## Start
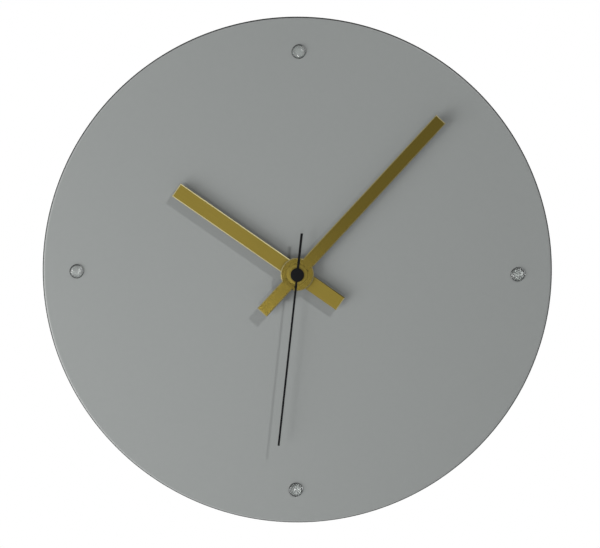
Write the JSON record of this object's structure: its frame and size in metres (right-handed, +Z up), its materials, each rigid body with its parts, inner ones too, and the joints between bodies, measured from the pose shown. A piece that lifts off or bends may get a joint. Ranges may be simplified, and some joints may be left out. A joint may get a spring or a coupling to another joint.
{
  "type": "wall clock",
  "caption": "Frameless round wall clock: satin grey plate, clear domed hour studs, two flat square-ended hands with tails, a thin second hand and a quartz movement behind.",
  "frame": {"origin": "on the hand axis, in the plane of the movement's back where it rests on the wall", "axes": "+Z up to 12 o'clock, +X to the right as seen from the front, +Y into the wall; the face looks along -Y"},
  "size_m": [0.3, 0.0326, 0.3],
  "materials": {
    "satin_grey_plate": "satin lacquered, ground edge",
    "clear_stud": "clear, domed, on the grey plate",
    "brass_tone_hand": "satin brass-tone anodised",
    "black_hand": "black lacquered",
    "brass": "turned",
    "steel": "bright",
    "rubber": "matt",
    "black_plastic": "fine spark-eroded",
    "white_plastic": "moulded, satin",
    "magnet": "sintered",
    "copper": "enamelled wire",
    "nickel": "nickel plated",
    "board": "paper laminate",
    "resin": "poured black resin",
    "cell": "printed sleeve, plain"
  },
  "bodies": {
    "clock": {"dial_plate": "satin_grey_plate", "hour_marker_12": "clear_stud", "hour_marker_3": "clear_stud", "hour_marker_6": "clear_stud", "hour_marker_9": "clear_stud", "threaded_bush": "brass", "bush_nut": "brass", "front_washer": "brass", "rubber_washer": "rubber", "movement_case": "black_plastic", "movement_cover": "black_plastic", "hanger": "black_plastic", "train_plate": "white_plastic", "stator_plate": "nickel", "coil_core": "nickel", "coil_bobbin": "white_plastic", "coil_winding": "copper", "circuit_board": "board", "clock_chip": "resin", "quartz_crystal": "nickel", "battery_cell": "cell", "positive_contact": "nickel", "negative_contact": "nickel"},
    "minute_hand_body": {"minute_hand": "brass_tone_hand", "minute_hand_bush": "brass", "minute_tube": "white_plastic"},
    "hour_hand_body": {"hour_hand": "brass_tone_hand", "hour_hand_collet": "brass", "hour_wheel": "white_plastic"},
    "second_hand_body": {"second_hand": "black_hand", "second_hand_boss": "black_hand", "second_hand_sleeve": "brass", "second_arbor": "steel", "second_wheel": "white_plastic"},
    "minute_wheel_body": {"minute_wheel": "white_plastic"},
    "setting_knob_body": {"setting_knob": "white_plastic", "setting_pinion": "white_plastic"},
    "centre_wheel_body": {"centre_wheel": "white_plastic"},
    "third_wheel_body": {"third_wheel": "white_plastic", "third_arbor": "steel"},
    "intermediate_wheel_body": {"intermediate_wheel": "white_plastic", "intermediate_arbor": "steel"},
    "rotor_body": {"rotor_pinion": "white_plastic", "rotor_magnet": "magnet"}
  },
  "joints": [
    {"name": "minute_spin", "type": "hinge", "parent": "clock", "child": "minute_hand_body", "pos_m": [0, -0.0109, 0], "axis": [0, 1, 0], "continuous": true},
    {"name": "hour_spin", "type": "hinge", "parent": "clock", "child": "hour_hand_body", "pos_m": [0, -0.0109, 0], "axis": [0, 1, 0], "continuous": true},
    {"name": "minute_wheel_spin", "type": "hinge", "parent": "clock", "child": "minute_wheel_body", "pos_m": [0.0087, -0.0109, 0.00406], "axis": [0, 1, 0], "continuous": true},
    {"name": "setting_knob_spin", "type": "hinge", "parent": "clock", "child": "setting_knob_body", "pos_m": [0.01815, -0.0109, 0.00239], "axis": [0, 1, 0], "continuous": true},
    {"name": "second_spin", "type": "hinge", "parent": "clock", "child": "second_hand_body", "pos_m": [0, -0.0109, 0], "axis": [0, 1, 0], "continuous": true},
    {"name": "third_wheel_spin", "type": "hinge", "parent": "clock", "child": "third_wheel_body", "pos_m": [0.00459, -0.0109, 0.00795], "axis": [0, 1, 0], "continuous": true},
    {"name": "centre_wheel_spin", "type": "hinge", "parent": "clock", "child": "centre_wheel_body", "pos_m": [0, -0.0109, 0], "axis": [0, 1, 0], "continuous": true},
    {"name": "intermediate_wheel_spin", "type": "hinge", "parent": "clock", "child": "intermediate_wheel_body", "pos_m": [-0.00842, -0.0109, 0.00486], "axis": [0, 1, 0], "continuous": true},
    {"name": "rotor_spin", "type": "hinge", "parent": "clock", "child": "rotor_body", "pos_m": [-0.01105, -0.0109, 0.0121], "axis": [0, 1, 0], "continuous": true}
  ],
  "couplings": [
    {"joint": "hour_spin", "follows": "minute_spin", "ratio": 0.083333},
    {"joint": "minute_wheel_spin", "follows": "minute_spin", "ratio": -0.33333},
    {"joint": "setting_knob_spin", "follows": "minute_spin", "ratio": 1},
    {"joint": "third_wheel_spin", "follows": "second_spin", "ratio": -0.13333},
    {"joint": "centre_wheel_spin", "follows": "second_spin", "ratio": 0.016667},
    {"joint": "intermediate_wheel_spin", "follows": "second_spin", "ratio": -5},
    {"joint": "rotor_spin", "follows": "second_spin", "ratio": 30}
  ]
}
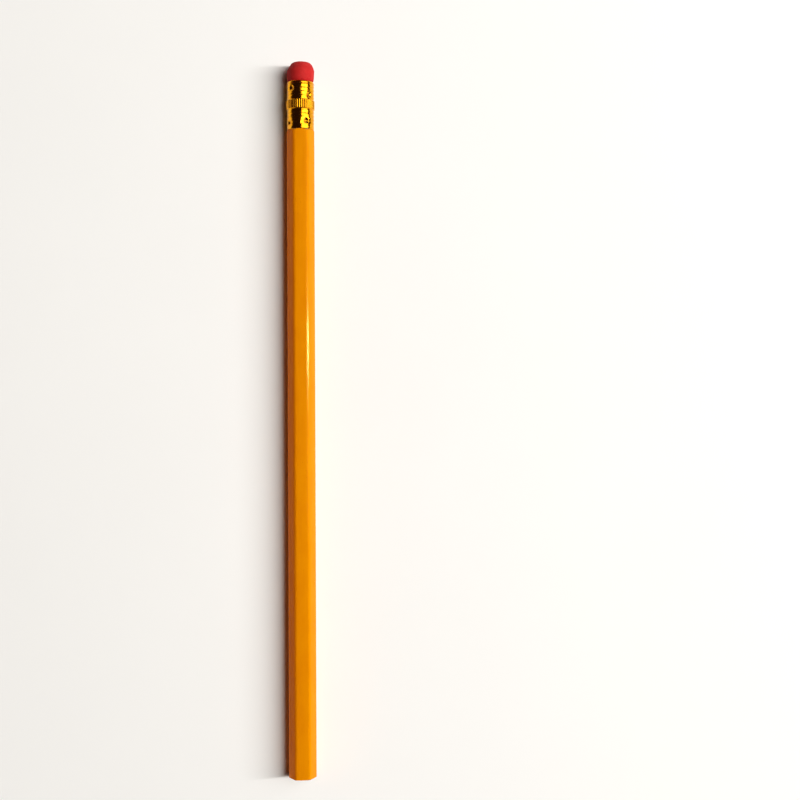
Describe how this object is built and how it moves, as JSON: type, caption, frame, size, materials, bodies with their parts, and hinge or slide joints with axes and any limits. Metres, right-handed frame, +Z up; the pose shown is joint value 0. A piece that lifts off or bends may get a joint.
## End
- **PROBLEM**:
Please repeat all the records above exactly as they appear.

- **SOLUTION FOR THIS EXERCISE**:
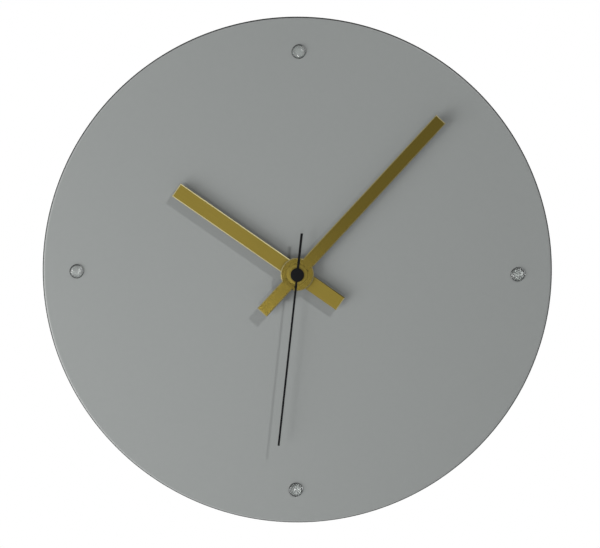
Write the JSON record of this object's structure: its frame and size in metres (right-handed, +Z up), its materials, each rigid body with its parts, inner ones too, and the joints between bodies, measured from the pose shown. A piece that lifts off or bends may get a joint. Ranges may be simplified, and some joints may be left out. A joint may get a spring or a coupling to another joint.
{
  "type": "wall clock",
  "caption": "Frameless round wall clock: satin grey plate, clear domed hour studs, two flat square-ended hands with tails, a thin second hand and a quartz movement behind.",
  "frame": {"origin": "on the hand axis, in the plane of the movement's back where it rests on the wall", "axes": "+Z up to 12 o'clock, +X to the right as seen from the front, +Y into the wall; the face looks along -Y"},
  "size_m": [0.3, 0.0326, 0.3],
  "materials": {
    "satin_grey_plate": "satin lacquered, ground edge",
    "clear_stud": "clear, domed, on the grey plate",
    "brass_tone_hand": "satin brass-tone anodised",
    "black_hand": "black lacquered",
    "brass": "turned",
    "steel": "bright",
    "rubber": "matt",
    "black_plastic": "fine spark-eroded",
    "white_plastic": "moulded, satin",
    "magnet": "sintered",
    "copper": "enamelled wire",
    "nickel": "nickel plated",
    "board": "paper laminate",
    "resin": "poured black resin",
    "cell": "printed sleeve, plain"
  },
  "bodies": {
    "clock": {"dial_plate": "satin_grey_plate", "hour_marker_12": "clear_stud", "hour_marker_3": "clear_stud", "hour_marker_6": "clear_stud", "hour_marker_9": "clear_stud", "threaded_bush": "brass", "bush_nut": "brass", "front_washer": "brass", "rubber_washer": "rubber", "movement_case": "black_plastic", "movement_cover": "black_plastic", "hanger": "black_plastic", "train_plate": "white_plastic", "stator_plate": "nickel", "coil_core": "nickel", "coil_bobbin": "white_plastic", "coil_winding": "copper", "circuit_board": "board", "clock_chip": "resin", "quartz_crystal": "nickel", "battery_cell": "cell", "positive_contact": "nickel", "negative_contact": "nickel"},
    "minute_hand_body": {"minute_hand": "brass_tone_hand", "minute_hand_bush": "brass", "minute_tube": "white_plastic"},
    "hour_hand_body": {"hour_hand": "brass_tone_hand", "hour_hand_collet": "brass", "hour_wheel": "white_plastic"},
    "second_hand_body": {"second_hand": "black_hand", "second_hand_boss": "black_hand", "second_hand_sleeve": "brass", "second_arbor": "steel", "second_wheel": "white_plastic"},
    "minute_wheel_body": {"minute_wheel": "white_plastic"},
    "setting_knob_body": {"setting_knob": "white_plastic", "setting_pinion": "white_plastic"},
    "centre_wheel_body": {"centre_wheel": "white_plastic"},
    "third_wheel_body": {"third_wheel": "white_plastic", "third_arbor": "steel"},
    "intermediate_wheel_body": {"intermediate_wheel": "white_plastic", "intermediate_arbor": "steel"},
    "rotor_body": {"rotor_pinion": "white_plastic", "rotor_magnet": "magnet"}
  },
  "joints": [
    {"name": "minute_spin", "type": "hinge", "parent": "clock", "child": "minute_hand_body", "pos_m": [0, -0.0109, 0], "axis": [0, 1, 0], "continuous": true},
    {"name": "hour_spin", "type": "hinge", "parent": "clock", "child": "hour_hand_body", "pos_m": [0, -0.0109, 0], "axis": [0, 1, 0], "continuous": true},
    {"name": "minute_wheel_spin", "type": "hinge", "parent": "clock", "child": "minute_wheel_body", "pos_m": [0.0087, -0.0109, 0.00406], "axis": [0, 1, 0], "continuous": true},
    {"name": "setting_knob_spin", "type": "hinge", "parent": "clock", "child": "setting_knob_body", "pos_m": [0.01815, -0.0109, 0.00239], "axis": [0, 1, 0], "continuous": true},
    {"name": "second_spin", "type": "hinge", "parent": "clock", "child": "second_hand_body", "pos_m": [0, -0.0109, 0], "axis": [0, 1, 0], "continuous": true},
    {"name": "third_wheel_spin", "type": "hinge", "parent": "clock", "child": "third_wheel_body", "pos_m": [0.00459, -0.0109, 0.00795], "axis": [0, 1, 0], "continuous": true},
    {"name": "centre_wheel_spin", "type": "hinge", "parent": "clock", "child": "centre_wheel_body", "pos_m": [0, -0.0109, 0], "axis": [0, 1, 0], "continuous": true},
    {"name": "intermediate_wheel_spin", "type": "hinge", "parent": "clock", "child": "intermediate_wheel_body", "pos_m": [-0.00842, -0.0109, 0.00486], "axis": [0, 1, 0], "continuous": true},
    {"name": "rotor_spin", "type": "hinge", "parent": "clock", "child": "rotor_body", "pos_m": [-0.01105, -0.0109, 0.0121], "axis": [0, 1, 0], "continuous": true}
  ],
  "couplings": [
    {"joint": "hour_spin", "follows": "minute_spin", "ratio": 0.083333},
    {"joint": "minute_wheel_spin", "follows": "minute_spin", "ratio": -0.33333},
    {"joint": "setting_knob_spin", "follows": "minute_spin", "ratio": 1},
    {"joint": "third_wheel_spin", "follows": "second_spin", "ratio": -0.13333},
    {"joint": "centre_wheel_spin", "follows": "second_spin", "ratio": 0.016667},
    {"joint": "intermediate_wheel_spin", "follows": "second_spin", "ratio": -5},
    {"joint": "rotor_spin", "follows": "second_spin", "ratio": 30}
  ]
}
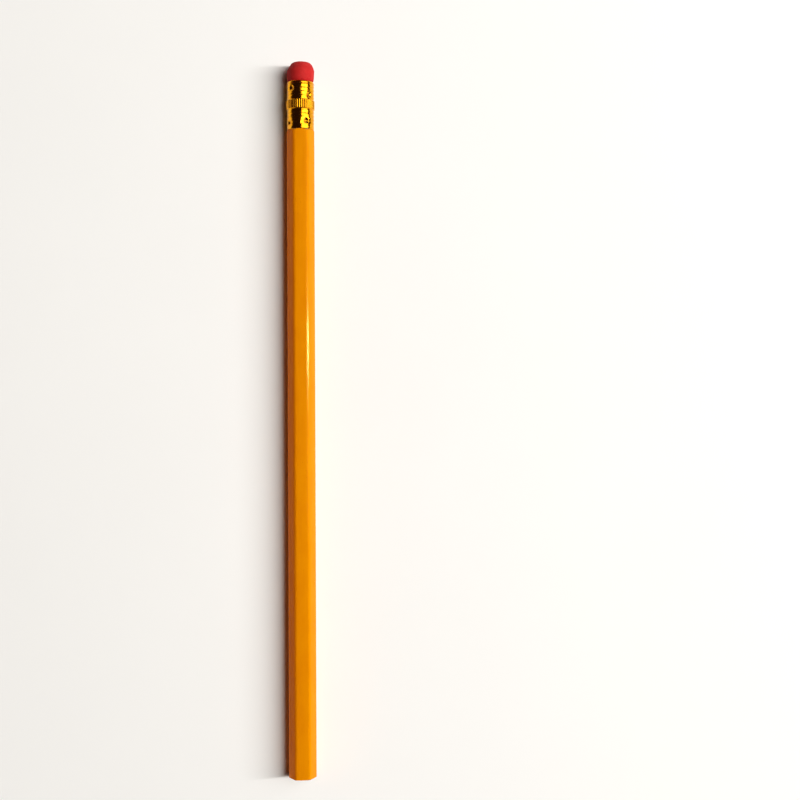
Describe how this object is built and how it moves, as JSON: type, caption, frame, size, materials, bodies with their parts, and hinge or slide joints with axes and any limits. Metres, right-handed frame, +Z up; the pose shown is joint value 0. A piece that lifts off or bends may get a joint.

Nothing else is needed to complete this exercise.